The ARRL modeled the reliability of HF communications for various noise floor levels.[29] Their modeling used noise floor levels for a quiet residential environment, the ITU-R Recommendation P.372.8 (2003) for median noise level in a residential environment, the ITR-R Recommendation level +10 dB, and the noise plus BPL signal level calculated by ARRL for a wide-scale BPL deployment where these devices operate at the maximum field strength allowed under Part 15. ARRL modeled these conditions at 5 MHz and 14 MHz using the VOACAP inverse-area coverage program.

A number of plots of HF link availability were provided in this ARRL report. The results indicated that the reliability of HF communications is already degraded when operating a receiver in the presence of the ITU-R median level noise, and if BPL use increased the noise floor by 10 dB, or to the level ARRL says will result from widespread BPL deployment at Part 15 limits, ARRL concludes that worldwide HF communications will be severely degraded.

In another paper, the BBC analyzed the cumulative effects of wide-scale deployment of xDSL and BPL. The BBC considered the skywave propagation effects on aircraft receivers and distant ground-based receivers due.[30] The author concluded from his analysis that the extent of skywave interference to aircraft and ground-based receivers from widespread xDSL/PLT system deployment may not be negligible. The author suggests that the relevant competent authorities should further investigate this interference potential.
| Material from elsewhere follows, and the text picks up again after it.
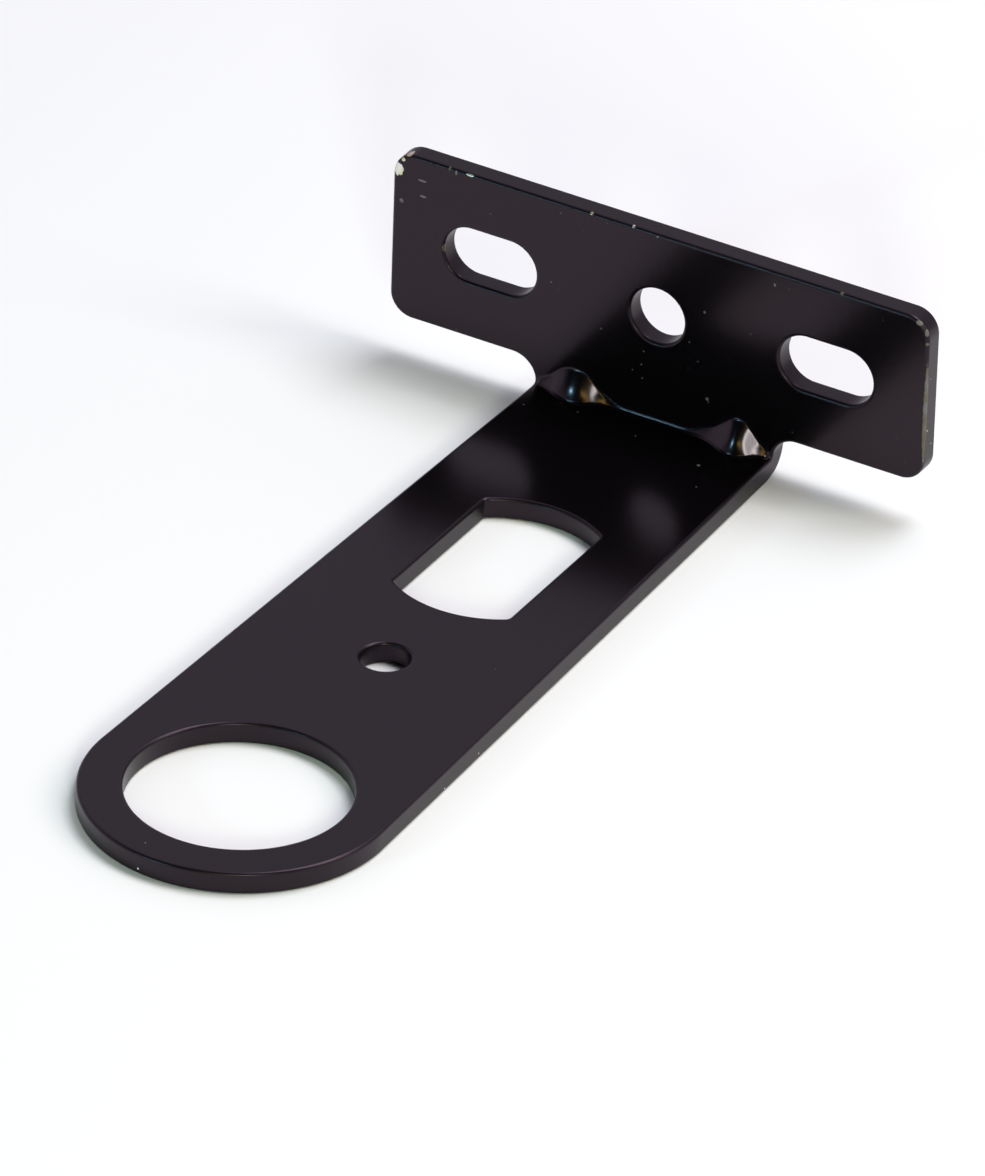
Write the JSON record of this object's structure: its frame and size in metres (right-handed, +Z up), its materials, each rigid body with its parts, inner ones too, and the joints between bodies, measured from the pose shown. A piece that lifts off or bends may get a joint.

3.3.2 International Telecommunications Union (ITU) Activities

At least two of the three ITU Sectors have addressed BPL: the Telecommunications Standards Sector (ITU-T) and the Radiocommunications Sector (ITU-R). Working documents of the Study Groups in both of these sectors are not freely available to the public, so descriptions of current documentation and activities are presented in this section without comprehensive citations.[31]